Only one span of the listing below is wanted: the lines from the one with "pieces = [makeFoamBase(), makeFoamFrame()]" through the one with "return low, high", reproduced exactly, both ends kept.

-------- Supplied information --------

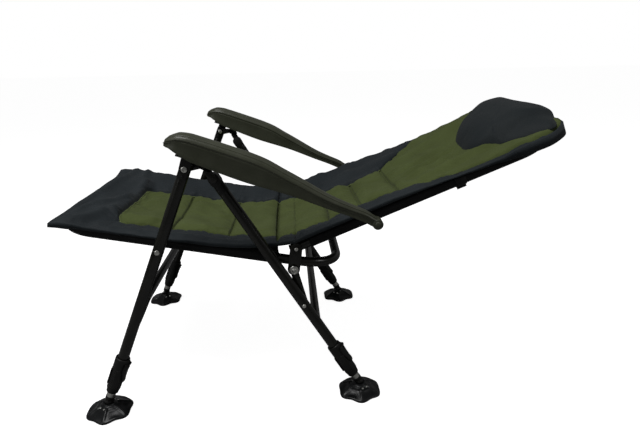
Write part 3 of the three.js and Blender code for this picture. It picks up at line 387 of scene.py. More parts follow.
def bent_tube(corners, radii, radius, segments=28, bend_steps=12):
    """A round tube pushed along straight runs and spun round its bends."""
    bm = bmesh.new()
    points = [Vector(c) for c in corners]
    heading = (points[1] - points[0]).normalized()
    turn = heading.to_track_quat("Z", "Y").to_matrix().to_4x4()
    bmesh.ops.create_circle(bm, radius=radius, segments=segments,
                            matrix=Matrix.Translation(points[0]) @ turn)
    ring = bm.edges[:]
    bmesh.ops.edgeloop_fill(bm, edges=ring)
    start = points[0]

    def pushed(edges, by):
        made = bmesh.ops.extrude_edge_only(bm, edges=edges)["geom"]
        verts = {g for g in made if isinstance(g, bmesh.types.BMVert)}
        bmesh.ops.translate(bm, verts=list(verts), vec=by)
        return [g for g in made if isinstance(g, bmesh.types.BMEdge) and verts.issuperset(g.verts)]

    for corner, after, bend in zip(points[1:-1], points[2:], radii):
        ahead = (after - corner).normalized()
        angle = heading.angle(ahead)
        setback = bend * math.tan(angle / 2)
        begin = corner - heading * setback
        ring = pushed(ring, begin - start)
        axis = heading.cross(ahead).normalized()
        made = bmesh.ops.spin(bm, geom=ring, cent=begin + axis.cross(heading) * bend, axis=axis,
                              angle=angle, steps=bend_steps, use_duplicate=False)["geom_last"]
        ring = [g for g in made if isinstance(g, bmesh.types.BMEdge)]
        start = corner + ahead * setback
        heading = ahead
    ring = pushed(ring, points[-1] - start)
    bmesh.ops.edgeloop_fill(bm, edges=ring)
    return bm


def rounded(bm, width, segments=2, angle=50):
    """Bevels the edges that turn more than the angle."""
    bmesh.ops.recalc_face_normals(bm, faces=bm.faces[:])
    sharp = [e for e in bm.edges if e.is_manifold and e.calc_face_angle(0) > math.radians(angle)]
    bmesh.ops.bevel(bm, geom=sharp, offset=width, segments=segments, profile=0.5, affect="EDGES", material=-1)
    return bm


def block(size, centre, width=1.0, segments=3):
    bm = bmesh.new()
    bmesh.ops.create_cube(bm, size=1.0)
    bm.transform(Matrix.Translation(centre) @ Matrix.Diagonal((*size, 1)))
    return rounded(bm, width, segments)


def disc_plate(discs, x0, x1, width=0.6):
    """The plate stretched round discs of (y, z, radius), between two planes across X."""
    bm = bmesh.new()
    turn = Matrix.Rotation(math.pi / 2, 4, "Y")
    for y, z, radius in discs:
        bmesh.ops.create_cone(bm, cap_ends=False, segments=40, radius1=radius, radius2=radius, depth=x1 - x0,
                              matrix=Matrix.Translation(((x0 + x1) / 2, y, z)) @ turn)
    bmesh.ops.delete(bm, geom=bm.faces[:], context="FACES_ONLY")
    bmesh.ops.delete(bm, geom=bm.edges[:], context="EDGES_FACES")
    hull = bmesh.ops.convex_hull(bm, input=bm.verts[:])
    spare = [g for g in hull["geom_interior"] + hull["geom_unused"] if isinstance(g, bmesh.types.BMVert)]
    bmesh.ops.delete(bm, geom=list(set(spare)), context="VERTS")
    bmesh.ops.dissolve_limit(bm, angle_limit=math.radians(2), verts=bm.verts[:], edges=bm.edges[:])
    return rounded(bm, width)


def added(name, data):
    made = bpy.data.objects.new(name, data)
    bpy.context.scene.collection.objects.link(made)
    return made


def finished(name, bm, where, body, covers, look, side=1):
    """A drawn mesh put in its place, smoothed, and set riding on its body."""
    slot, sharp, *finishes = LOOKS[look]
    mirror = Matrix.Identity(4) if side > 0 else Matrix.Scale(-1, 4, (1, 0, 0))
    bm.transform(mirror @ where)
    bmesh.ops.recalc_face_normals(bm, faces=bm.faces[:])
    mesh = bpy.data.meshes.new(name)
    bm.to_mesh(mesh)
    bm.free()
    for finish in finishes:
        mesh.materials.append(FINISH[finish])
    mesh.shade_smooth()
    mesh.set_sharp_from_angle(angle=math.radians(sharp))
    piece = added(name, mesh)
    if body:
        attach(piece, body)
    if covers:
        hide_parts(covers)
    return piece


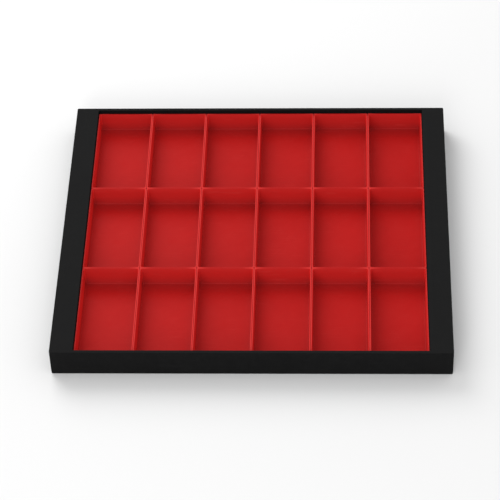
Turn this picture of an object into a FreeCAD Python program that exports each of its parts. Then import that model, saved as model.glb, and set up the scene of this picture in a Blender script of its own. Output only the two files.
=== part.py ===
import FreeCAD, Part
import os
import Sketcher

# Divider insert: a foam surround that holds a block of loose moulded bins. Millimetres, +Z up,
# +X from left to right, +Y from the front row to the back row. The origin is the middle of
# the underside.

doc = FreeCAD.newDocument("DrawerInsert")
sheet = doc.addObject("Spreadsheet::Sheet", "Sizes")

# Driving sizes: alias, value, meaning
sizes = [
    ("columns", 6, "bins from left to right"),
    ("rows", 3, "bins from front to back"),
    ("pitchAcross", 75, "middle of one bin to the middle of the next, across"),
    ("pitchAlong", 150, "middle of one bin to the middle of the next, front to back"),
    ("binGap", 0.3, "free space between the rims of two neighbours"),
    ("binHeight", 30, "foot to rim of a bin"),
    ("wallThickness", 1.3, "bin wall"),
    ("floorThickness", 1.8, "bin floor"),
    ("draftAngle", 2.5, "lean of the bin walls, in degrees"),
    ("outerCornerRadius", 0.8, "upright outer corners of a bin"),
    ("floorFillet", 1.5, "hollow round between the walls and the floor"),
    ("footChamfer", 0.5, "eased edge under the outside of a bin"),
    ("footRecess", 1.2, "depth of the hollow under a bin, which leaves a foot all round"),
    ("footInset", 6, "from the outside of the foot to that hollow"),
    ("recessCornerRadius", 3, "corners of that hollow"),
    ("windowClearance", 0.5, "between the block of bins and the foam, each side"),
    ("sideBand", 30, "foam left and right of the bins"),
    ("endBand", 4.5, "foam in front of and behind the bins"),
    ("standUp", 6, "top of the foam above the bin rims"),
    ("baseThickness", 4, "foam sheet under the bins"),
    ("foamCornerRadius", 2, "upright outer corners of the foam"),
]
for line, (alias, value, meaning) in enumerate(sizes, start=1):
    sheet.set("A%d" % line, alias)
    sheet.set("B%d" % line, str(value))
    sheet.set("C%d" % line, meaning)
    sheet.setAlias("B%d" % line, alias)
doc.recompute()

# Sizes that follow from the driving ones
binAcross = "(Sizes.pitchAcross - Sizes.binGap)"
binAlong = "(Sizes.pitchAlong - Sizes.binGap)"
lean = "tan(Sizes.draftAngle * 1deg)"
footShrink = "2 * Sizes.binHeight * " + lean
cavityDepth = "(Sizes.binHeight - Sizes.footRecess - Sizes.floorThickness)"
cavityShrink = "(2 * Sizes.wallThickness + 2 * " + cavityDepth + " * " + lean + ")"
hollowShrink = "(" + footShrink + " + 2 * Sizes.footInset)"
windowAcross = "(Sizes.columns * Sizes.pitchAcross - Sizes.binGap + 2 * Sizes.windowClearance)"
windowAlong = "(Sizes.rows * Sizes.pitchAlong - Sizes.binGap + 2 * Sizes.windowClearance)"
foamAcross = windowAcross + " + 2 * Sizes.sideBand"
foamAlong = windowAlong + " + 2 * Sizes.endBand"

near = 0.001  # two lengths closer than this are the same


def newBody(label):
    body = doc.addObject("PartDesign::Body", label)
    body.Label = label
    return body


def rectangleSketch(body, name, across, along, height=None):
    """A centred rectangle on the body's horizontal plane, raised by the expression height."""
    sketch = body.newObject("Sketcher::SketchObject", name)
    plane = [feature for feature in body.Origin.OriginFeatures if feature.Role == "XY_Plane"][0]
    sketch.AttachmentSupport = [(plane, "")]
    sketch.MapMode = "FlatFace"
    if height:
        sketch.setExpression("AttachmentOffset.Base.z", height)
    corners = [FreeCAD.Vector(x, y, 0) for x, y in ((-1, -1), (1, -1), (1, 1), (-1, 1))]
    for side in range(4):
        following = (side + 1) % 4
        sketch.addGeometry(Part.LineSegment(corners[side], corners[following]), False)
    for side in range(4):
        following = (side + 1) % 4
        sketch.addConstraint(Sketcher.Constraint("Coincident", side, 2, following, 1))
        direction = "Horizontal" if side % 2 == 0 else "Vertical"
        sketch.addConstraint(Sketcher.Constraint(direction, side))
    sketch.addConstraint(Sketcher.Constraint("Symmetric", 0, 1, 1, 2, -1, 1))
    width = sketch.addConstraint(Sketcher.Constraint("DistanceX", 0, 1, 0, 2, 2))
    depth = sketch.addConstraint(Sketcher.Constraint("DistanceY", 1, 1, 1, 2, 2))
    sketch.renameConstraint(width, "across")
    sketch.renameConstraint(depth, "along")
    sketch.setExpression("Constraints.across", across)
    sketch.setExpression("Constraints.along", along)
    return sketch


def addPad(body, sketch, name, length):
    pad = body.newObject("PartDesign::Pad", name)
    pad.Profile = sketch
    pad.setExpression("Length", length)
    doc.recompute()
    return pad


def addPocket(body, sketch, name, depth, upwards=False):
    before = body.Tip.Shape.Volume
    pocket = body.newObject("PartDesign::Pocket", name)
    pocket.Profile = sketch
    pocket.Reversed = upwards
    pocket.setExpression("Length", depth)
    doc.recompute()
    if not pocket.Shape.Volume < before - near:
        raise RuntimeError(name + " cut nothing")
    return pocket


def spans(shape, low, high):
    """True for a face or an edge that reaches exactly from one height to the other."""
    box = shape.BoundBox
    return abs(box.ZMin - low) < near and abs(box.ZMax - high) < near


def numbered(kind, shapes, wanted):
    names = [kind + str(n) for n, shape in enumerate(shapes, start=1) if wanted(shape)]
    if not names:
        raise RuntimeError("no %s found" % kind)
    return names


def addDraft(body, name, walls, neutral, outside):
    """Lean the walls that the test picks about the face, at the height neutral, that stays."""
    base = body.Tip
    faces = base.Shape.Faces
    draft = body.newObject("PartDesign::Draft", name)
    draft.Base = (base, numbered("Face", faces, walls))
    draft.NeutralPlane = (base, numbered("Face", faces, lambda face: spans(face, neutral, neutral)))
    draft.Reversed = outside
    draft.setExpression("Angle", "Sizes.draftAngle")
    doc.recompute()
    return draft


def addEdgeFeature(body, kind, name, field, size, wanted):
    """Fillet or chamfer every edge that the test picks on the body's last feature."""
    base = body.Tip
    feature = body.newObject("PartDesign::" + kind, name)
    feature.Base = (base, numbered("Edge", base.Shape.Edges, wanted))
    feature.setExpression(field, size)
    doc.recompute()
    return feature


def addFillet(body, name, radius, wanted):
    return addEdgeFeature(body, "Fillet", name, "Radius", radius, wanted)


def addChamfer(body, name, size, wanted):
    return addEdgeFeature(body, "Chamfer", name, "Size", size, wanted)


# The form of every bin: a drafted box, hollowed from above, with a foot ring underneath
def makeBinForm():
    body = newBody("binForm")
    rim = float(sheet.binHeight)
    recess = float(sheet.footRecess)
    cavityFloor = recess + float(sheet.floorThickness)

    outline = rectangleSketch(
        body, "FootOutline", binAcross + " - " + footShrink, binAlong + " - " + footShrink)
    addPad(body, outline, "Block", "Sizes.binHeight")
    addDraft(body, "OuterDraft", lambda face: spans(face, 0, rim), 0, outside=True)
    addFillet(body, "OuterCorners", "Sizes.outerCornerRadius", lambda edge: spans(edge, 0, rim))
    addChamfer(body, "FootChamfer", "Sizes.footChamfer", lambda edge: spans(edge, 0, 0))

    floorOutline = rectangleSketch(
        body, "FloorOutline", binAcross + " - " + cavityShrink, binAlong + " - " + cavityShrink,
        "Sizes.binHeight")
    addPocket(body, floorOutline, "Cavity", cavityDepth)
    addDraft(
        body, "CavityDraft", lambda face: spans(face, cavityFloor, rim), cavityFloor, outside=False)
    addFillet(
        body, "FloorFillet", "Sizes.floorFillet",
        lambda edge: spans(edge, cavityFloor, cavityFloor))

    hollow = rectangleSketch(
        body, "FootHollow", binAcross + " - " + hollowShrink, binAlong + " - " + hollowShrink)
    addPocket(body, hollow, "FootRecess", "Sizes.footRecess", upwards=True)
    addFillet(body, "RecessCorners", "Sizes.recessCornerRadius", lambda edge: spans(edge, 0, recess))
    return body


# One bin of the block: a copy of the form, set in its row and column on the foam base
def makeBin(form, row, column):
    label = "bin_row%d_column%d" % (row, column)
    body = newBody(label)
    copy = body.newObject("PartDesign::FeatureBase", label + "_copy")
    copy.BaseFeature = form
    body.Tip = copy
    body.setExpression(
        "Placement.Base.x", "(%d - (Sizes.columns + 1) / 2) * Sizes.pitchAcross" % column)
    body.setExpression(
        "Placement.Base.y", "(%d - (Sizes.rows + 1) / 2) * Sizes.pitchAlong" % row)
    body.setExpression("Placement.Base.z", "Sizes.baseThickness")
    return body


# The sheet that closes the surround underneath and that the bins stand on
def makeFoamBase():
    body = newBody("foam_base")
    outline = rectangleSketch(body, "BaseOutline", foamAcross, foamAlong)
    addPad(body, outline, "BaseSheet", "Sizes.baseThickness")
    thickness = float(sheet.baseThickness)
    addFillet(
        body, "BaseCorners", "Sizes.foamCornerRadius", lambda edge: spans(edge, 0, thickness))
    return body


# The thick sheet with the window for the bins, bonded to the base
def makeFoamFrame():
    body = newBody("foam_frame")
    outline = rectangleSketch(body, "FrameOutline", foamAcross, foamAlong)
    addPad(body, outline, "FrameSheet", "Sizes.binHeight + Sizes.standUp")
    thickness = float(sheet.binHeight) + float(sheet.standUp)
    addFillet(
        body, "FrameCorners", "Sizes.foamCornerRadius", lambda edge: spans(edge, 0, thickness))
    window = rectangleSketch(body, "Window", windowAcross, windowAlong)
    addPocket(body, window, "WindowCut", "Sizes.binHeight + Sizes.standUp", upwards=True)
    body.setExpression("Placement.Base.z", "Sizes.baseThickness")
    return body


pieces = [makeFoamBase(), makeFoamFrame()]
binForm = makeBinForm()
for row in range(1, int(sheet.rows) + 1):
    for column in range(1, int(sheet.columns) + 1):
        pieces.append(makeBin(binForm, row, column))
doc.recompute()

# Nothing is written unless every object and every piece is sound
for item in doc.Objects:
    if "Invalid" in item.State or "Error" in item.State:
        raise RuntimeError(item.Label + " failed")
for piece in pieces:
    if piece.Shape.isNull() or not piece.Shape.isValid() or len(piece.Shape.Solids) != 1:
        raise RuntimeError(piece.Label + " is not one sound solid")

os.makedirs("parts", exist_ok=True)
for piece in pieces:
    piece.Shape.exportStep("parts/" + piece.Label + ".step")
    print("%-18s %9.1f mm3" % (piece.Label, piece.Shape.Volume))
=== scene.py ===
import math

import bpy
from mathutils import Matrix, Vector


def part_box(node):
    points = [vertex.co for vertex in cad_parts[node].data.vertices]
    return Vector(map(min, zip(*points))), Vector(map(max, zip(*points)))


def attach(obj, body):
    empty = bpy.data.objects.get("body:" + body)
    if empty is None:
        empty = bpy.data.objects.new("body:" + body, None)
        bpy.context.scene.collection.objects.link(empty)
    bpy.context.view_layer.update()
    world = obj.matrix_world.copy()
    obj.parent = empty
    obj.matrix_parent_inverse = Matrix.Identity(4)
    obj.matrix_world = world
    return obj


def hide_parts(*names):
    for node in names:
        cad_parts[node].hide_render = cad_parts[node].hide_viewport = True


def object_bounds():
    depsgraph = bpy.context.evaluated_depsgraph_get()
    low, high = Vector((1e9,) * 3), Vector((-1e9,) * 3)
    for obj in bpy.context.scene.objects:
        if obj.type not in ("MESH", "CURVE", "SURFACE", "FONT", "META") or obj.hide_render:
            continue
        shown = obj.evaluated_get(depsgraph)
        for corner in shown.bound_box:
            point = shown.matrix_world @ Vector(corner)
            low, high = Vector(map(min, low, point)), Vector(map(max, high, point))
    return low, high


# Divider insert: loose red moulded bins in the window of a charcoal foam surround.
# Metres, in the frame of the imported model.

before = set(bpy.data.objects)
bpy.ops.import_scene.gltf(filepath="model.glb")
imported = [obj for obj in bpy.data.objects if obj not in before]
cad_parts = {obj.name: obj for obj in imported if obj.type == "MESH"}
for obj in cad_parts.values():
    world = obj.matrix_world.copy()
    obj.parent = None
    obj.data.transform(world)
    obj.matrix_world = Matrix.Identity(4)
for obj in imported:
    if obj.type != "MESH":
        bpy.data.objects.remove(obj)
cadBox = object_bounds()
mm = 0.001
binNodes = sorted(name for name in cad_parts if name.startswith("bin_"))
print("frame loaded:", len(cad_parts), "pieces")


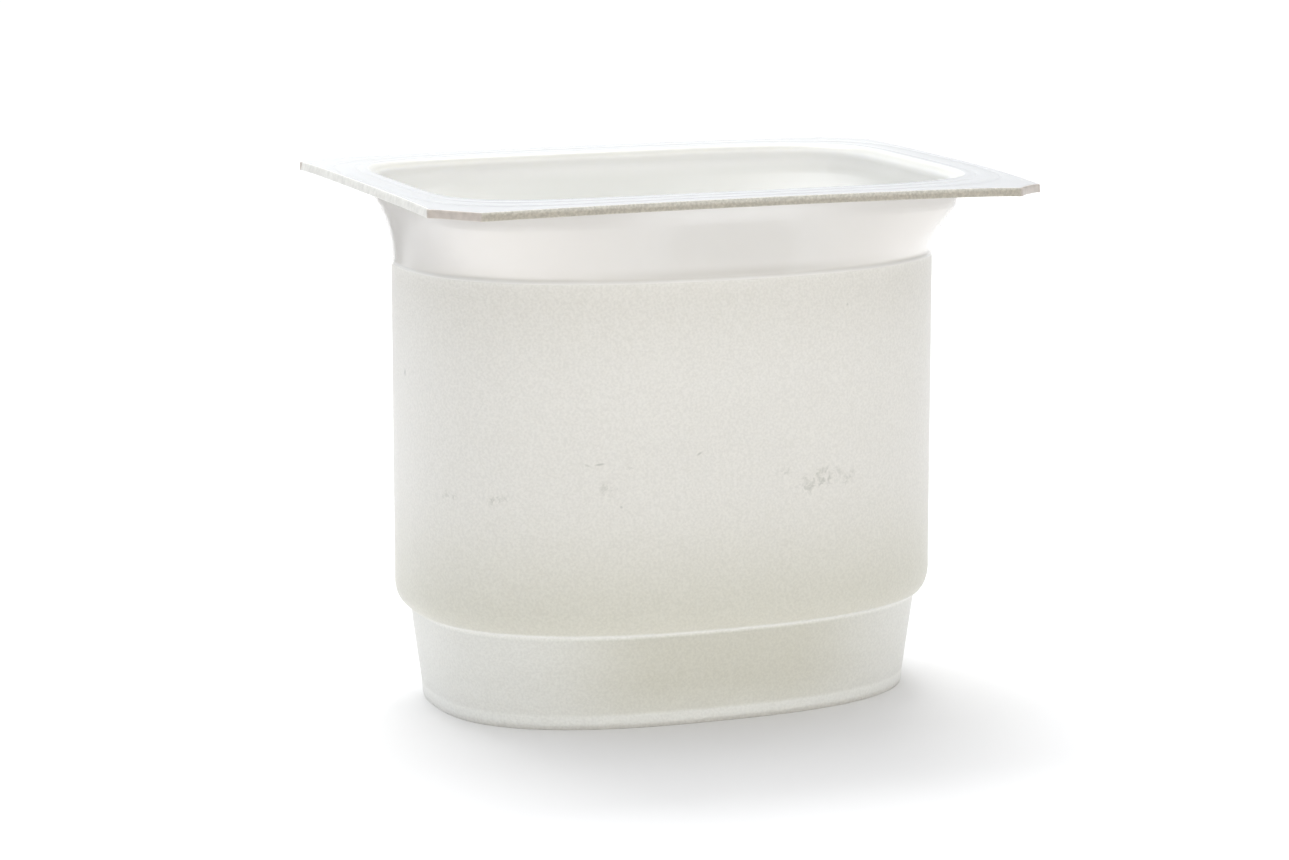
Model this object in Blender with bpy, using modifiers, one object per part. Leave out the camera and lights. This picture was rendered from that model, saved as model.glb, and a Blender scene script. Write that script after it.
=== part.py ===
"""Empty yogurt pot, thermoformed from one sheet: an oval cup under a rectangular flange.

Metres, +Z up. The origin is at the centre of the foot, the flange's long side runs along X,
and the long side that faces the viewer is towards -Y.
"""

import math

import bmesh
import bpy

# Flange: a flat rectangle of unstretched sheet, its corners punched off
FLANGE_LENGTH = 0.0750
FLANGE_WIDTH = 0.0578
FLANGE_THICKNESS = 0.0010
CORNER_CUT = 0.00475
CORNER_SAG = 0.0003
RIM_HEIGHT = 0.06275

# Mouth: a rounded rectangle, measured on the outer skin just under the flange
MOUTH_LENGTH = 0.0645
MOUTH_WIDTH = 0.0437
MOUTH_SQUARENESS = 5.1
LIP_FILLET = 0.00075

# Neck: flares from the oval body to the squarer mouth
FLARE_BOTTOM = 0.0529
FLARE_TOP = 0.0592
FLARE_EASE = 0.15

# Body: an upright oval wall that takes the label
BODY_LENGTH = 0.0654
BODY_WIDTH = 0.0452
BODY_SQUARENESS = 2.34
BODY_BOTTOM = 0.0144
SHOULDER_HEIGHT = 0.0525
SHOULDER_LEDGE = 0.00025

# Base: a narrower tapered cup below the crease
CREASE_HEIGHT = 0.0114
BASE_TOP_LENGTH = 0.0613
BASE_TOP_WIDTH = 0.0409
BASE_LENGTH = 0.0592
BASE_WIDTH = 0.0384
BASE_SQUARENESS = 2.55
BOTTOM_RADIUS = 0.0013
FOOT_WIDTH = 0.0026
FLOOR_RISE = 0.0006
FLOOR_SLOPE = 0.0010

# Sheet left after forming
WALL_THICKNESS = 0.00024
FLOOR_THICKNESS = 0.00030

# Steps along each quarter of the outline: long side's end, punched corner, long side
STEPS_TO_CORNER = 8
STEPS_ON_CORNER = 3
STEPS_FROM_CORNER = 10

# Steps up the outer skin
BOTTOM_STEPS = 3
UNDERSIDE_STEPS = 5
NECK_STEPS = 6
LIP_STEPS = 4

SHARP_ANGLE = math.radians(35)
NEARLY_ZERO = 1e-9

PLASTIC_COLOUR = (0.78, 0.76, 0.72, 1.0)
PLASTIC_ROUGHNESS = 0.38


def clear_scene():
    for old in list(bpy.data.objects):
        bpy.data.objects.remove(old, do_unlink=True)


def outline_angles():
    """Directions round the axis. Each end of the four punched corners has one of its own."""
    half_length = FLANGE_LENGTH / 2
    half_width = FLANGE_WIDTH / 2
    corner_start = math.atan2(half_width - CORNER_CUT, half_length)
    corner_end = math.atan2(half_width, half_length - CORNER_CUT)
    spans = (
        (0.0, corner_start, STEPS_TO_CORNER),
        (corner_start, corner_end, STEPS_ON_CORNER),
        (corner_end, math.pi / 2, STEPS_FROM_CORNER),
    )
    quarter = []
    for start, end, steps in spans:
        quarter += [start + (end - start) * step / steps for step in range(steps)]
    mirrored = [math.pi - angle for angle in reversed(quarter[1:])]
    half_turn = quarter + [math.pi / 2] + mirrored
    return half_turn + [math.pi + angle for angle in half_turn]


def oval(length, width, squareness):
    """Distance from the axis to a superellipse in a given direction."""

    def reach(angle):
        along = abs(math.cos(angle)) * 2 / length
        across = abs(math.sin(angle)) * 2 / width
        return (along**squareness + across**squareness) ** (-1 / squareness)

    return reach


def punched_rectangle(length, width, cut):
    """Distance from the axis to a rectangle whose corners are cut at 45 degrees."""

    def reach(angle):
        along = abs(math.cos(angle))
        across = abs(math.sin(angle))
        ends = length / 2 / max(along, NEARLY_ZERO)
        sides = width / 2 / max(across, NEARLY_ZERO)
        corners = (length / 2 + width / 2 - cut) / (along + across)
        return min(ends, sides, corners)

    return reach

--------

* _Worked answer_:
pieces = [makeFoamBase(), makeFoamFrame()]
binForm = makeBinForm()
for row in range(1, int(sheet.rows) + 1):
    for column in range(1, int(sheet.columns) + 1):
        pieces.append(makeBin(binForm, row, column))
doc.recompute()

# Nothing is written unless every object and every piece is sound
for item in doc.Objects:
    if "Invalid" in item.State or "Error" in item.State:
        raise RuntimeError(item.Label + " failed")
for piece in pieces:
    if piece.Shape.isNull() or not piece.Shape.isValid() or len(piece.Shape.Solids) != 1:
        raise RuntimeError(piece.Label + " is not one sound solid")

os.makedirs("parts", exist_ok=True)
for piece in pieces:
    piece.Shape.exportStep("parts/" + piece.Label + ".step")
    print("%-18s %9.1f mm3" % (piece.Label, piece.Shape.Volume))
=== scene.py ===
import math

import bpy
from mathutils import Matrix, Vector


def part_box(node):
    points = [vertex.co for vertex in cad_parts[node].data.vertices]
    return Vector(map(min, zip(*points))), Vector(map(max, zip(*points)))


def attach(obj, body):
    empty = bpy.data.objects.get("body:" + body)
    if empty is None:
        empty = bpy.data.objects.new("body:" + body, None)
        bpy.context.scene.collection.objects.link(empty)
    bpy.context.view_layer.update()
    world = obj.matrix_world.copy()
    obj.parent = empty
    obj.matrix_parent_inverse = Matrix.Identity(4)
    obj.matrix_world = world
    return obj


def hide_parts(*names):
    for node in names:
        cad_parts[node].hide_render = cad_parts[node].hide_viewport = True


def object_bounds():
    depsgraph = bpy.context.evaluated_depsgraph_get()
    low, high = Vector((1e9,) * 3), Vector((-1e9,) * 3)
    for obj in bpy.context.scene.objects:
        if obj.type not in ("MESH", "CURVE", "SURFACE", "FONT", "META") or obj.hide_render:
            continue
        shown = obj.evaluated_get(depsgraph)
        for corner in shown.bound_box:
            point = shown.matrix_world @ Vector(corner)
            low, high = Vector(map(min, low, point)), Vector(map(max, high, point))
    return low, high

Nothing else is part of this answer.